__WHAT YOU SHOULD DO__.
Only the lines from the one containing "Write part 2 of" down to the one containing "return along, across, np.cross(across, along)" should be printed, exactly as they stand, ends included.

(3D code data)

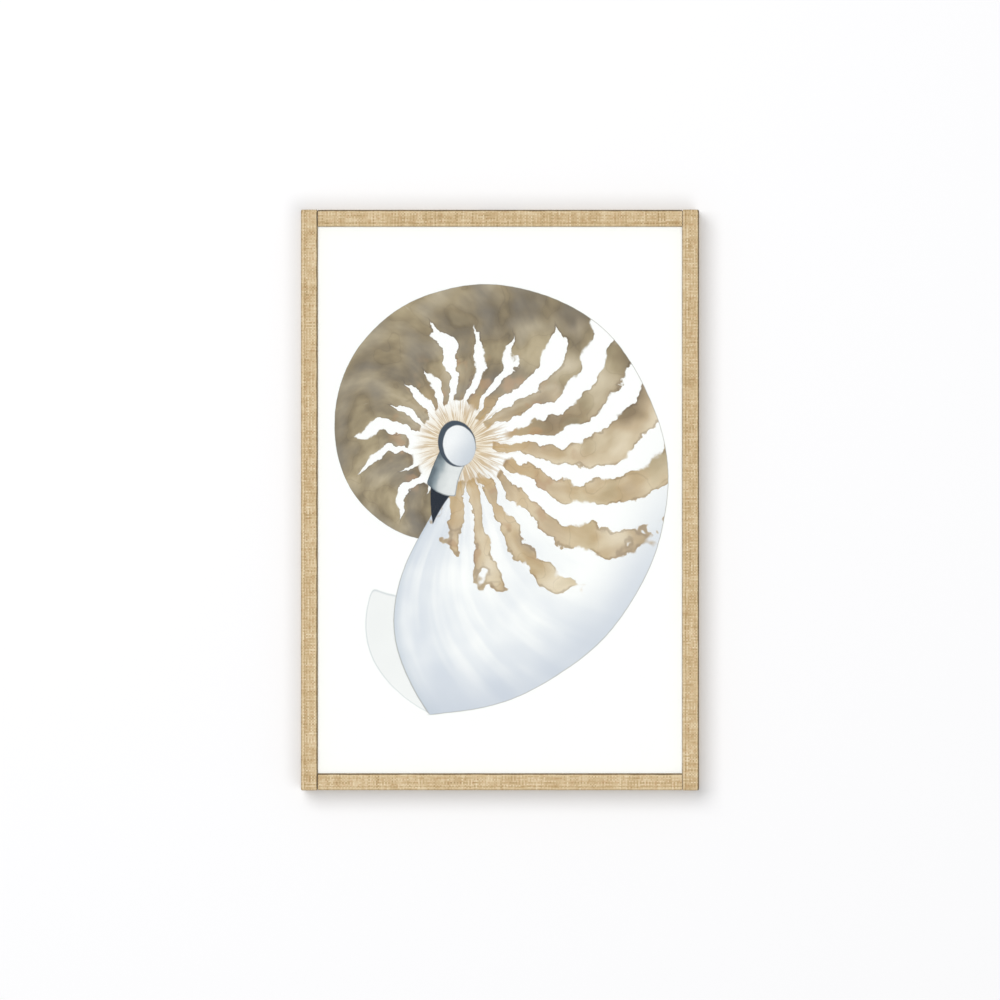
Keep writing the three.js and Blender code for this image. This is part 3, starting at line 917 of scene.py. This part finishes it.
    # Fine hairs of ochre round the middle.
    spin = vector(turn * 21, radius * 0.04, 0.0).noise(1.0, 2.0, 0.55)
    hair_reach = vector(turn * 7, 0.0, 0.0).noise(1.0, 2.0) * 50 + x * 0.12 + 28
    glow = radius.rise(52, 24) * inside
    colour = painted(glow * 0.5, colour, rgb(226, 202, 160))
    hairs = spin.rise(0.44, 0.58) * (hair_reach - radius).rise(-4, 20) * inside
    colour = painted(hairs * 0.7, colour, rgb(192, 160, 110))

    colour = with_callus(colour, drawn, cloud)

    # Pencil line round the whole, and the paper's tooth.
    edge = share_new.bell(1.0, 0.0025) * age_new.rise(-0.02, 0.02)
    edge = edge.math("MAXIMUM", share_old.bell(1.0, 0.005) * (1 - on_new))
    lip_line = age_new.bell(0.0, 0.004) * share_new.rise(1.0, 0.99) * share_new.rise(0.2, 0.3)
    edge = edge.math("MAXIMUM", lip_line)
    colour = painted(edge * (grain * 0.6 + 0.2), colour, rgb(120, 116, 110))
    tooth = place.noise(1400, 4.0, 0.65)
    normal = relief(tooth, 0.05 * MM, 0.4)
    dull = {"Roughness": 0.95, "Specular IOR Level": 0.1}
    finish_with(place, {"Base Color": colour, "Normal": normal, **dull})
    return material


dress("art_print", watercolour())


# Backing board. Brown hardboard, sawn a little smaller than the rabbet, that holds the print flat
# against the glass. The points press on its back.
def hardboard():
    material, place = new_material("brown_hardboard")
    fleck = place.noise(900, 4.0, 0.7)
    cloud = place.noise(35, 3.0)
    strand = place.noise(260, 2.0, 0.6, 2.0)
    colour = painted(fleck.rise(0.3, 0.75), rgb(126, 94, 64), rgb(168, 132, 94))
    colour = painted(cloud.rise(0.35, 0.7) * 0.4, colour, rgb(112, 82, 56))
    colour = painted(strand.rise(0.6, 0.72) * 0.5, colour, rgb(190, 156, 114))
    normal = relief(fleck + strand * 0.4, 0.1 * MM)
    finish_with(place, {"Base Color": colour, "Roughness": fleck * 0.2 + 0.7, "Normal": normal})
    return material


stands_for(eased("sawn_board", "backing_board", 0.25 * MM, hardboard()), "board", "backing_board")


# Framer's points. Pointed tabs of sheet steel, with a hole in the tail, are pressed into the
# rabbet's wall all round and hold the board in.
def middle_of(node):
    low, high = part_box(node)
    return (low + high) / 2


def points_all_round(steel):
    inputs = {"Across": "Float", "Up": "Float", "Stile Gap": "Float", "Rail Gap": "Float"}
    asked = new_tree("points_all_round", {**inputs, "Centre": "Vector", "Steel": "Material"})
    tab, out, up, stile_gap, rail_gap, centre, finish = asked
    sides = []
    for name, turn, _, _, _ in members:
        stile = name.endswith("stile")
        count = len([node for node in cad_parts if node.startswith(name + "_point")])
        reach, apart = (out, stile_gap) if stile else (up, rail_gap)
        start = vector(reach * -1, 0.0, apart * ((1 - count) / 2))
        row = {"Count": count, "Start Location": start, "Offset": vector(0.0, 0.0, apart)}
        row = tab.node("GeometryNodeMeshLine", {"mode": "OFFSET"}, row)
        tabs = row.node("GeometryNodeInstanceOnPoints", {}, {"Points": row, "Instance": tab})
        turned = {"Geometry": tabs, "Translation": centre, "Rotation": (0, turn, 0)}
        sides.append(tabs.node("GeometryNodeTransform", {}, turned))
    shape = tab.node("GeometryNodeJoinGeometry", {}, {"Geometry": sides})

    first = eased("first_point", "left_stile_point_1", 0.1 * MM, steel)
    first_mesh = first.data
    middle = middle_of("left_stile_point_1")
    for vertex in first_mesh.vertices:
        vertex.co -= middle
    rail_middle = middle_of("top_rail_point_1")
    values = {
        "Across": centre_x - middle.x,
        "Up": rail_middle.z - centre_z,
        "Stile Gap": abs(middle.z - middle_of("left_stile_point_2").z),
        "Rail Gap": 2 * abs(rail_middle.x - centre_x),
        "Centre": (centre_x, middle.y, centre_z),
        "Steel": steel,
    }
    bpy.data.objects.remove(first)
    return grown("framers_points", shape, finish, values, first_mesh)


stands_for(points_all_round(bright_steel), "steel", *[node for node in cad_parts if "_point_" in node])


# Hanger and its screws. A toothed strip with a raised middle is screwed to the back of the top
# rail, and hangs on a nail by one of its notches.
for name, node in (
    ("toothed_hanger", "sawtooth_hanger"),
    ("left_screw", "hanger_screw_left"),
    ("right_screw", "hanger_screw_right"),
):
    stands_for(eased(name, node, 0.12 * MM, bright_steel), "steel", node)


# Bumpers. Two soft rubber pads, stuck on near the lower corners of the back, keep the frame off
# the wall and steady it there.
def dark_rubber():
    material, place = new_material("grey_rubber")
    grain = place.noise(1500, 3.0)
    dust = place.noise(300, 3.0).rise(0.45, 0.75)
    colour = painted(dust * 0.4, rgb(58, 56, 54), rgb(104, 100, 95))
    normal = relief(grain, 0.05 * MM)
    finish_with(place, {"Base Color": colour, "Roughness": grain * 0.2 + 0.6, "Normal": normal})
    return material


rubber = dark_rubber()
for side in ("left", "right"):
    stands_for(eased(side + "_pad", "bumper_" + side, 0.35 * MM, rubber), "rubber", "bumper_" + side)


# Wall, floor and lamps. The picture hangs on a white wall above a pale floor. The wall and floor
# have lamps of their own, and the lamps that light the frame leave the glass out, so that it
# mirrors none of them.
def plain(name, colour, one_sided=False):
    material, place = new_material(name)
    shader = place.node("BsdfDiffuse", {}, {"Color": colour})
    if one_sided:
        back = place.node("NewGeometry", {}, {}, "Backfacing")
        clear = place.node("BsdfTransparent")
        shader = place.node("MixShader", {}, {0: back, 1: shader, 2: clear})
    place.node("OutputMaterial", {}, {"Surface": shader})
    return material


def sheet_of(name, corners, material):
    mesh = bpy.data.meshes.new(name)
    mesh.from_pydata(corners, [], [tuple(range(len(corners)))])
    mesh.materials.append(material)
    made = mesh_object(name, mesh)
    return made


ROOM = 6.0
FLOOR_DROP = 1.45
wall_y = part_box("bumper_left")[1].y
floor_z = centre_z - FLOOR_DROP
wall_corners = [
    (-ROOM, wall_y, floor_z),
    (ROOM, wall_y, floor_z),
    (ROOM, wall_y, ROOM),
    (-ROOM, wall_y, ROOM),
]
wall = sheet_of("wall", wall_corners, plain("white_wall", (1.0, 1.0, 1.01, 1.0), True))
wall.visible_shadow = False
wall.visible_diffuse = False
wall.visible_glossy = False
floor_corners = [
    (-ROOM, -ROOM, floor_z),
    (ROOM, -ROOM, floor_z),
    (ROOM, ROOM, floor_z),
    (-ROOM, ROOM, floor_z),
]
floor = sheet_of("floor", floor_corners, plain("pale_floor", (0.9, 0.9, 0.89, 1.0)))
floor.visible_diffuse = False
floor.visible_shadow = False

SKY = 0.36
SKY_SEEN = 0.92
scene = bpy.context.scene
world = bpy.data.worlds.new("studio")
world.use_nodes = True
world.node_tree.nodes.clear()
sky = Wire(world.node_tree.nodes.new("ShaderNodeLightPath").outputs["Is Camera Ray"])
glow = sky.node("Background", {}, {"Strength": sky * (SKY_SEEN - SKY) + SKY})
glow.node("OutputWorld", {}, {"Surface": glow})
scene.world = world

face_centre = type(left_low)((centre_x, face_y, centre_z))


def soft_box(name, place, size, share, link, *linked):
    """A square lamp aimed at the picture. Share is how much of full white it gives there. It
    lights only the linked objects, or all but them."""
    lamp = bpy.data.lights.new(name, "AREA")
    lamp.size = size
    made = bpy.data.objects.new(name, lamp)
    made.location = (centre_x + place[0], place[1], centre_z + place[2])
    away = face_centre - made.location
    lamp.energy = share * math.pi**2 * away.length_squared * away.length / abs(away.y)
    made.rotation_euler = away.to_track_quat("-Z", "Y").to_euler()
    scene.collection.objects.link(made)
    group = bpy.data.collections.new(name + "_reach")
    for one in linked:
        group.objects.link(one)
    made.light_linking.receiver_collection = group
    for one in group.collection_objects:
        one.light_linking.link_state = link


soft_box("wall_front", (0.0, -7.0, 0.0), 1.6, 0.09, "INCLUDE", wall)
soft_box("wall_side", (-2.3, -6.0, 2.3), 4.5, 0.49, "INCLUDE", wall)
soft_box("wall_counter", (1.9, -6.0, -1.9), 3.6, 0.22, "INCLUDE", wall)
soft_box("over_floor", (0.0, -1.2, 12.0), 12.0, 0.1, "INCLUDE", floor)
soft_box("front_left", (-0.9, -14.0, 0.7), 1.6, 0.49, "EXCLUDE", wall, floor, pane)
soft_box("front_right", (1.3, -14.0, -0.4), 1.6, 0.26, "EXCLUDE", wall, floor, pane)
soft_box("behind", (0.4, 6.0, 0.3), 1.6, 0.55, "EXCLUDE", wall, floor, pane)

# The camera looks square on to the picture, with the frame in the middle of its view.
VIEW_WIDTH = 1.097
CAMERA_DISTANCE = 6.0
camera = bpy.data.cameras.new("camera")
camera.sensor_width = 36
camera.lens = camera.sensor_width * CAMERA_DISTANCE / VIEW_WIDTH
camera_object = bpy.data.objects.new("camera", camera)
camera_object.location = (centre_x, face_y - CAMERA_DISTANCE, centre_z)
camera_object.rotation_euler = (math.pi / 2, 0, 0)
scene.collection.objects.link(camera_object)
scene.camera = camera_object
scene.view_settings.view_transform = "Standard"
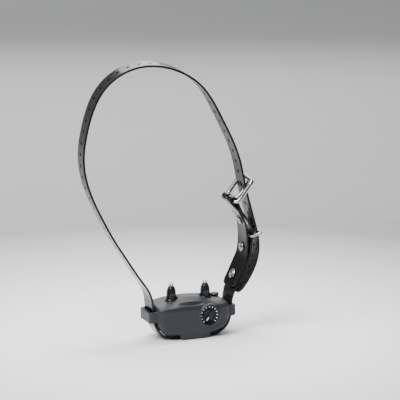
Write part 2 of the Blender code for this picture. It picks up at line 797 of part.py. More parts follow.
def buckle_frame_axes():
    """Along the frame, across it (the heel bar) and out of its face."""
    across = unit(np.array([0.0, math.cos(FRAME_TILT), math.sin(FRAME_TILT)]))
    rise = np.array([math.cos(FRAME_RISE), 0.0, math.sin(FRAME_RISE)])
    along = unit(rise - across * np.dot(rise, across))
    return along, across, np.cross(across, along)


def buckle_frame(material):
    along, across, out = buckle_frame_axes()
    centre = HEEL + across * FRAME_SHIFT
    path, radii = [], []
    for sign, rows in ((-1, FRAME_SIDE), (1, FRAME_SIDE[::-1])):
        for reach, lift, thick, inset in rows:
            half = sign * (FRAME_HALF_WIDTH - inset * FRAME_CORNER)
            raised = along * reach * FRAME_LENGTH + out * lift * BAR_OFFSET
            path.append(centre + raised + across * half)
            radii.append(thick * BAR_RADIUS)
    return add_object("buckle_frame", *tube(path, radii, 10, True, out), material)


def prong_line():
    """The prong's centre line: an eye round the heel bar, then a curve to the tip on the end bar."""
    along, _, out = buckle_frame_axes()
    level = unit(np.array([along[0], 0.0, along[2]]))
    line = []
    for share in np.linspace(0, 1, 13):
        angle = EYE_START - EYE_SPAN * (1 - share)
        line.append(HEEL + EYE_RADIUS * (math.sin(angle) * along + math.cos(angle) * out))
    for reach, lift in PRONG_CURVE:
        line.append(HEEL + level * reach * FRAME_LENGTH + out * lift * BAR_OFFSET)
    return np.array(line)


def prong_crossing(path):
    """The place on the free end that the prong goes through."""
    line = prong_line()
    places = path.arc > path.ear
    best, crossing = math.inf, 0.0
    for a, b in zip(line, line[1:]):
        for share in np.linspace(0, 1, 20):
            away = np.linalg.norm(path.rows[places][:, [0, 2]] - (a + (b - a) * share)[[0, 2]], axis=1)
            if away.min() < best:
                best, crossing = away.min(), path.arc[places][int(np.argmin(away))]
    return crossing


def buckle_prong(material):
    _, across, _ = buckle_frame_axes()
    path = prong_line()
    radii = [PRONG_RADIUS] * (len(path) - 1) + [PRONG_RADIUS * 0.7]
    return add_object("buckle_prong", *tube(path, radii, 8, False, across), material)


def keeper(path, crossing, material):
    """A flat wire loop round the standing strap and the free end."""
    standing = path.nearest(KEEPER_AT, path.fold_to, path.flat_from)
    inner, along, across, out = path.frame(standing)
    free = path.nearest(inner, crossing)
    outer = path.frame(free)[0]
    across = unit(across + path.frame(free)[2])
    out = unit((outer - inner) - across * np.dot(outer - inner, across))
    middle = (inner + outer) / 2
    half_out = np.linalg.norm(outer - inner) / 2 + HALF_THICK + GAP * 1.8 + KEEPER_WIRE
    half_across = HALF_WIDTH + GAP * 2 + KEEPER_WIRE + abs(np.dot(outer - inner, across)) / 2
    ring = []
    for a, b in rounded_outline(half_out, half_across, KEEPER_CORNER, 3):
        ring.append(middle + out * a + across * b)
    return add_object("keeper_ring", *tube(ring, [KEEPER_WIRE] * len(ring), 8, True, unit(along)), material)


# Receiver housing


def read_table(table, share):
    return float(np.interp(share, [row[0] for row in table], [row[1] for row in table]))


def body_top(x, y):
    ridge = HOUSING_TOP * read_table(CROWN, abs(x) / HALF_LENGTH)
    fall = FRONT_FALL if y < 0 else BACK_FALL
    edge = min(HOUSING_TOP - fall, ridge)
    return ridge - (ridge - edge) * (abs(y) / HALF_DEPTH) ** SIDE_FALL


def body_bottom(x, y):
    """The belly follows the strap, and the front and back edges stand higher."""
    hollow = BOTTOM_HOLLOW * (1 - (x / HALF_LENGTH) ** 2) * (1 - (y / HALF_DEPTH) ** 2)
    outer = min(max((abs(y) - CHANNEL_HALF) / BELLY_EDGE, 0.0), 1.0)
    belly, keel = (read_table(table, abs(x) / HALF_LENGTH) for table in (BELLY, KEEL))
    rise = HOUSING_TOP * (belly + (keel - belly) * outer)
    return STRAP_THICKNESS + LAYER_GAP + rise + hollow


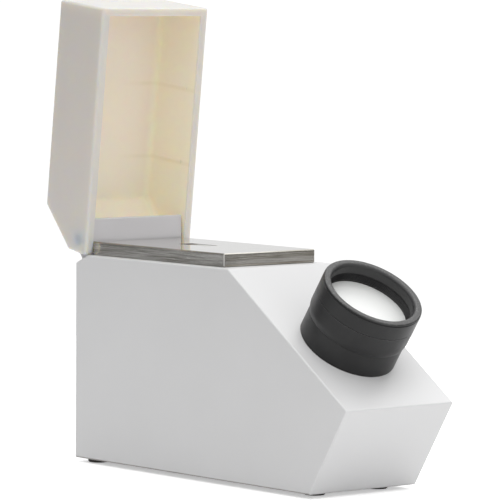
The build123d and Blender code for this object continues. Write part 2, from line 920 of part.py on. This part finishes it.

__SOLUTION FOR THIS PROBLEM__.
Write part 2 of the Blender code for this picture. It picks up at line 797 of part.py. More parts follow.
def buckle_frame_axes():
    """Along the frame, across it (the heel bar) and out of its face."""
    across = unit(np.array([0.0, math.cos(FRAME_TILT), math.sin(FRAME_TILT)]))
    rise = np.array([math.cos(FRAME_RISE), 0.0, math.sin(FRAME_RISE)])
    along = unit(rise - across * np.dot(rise, across))
    return along, across, np.cross(across, along)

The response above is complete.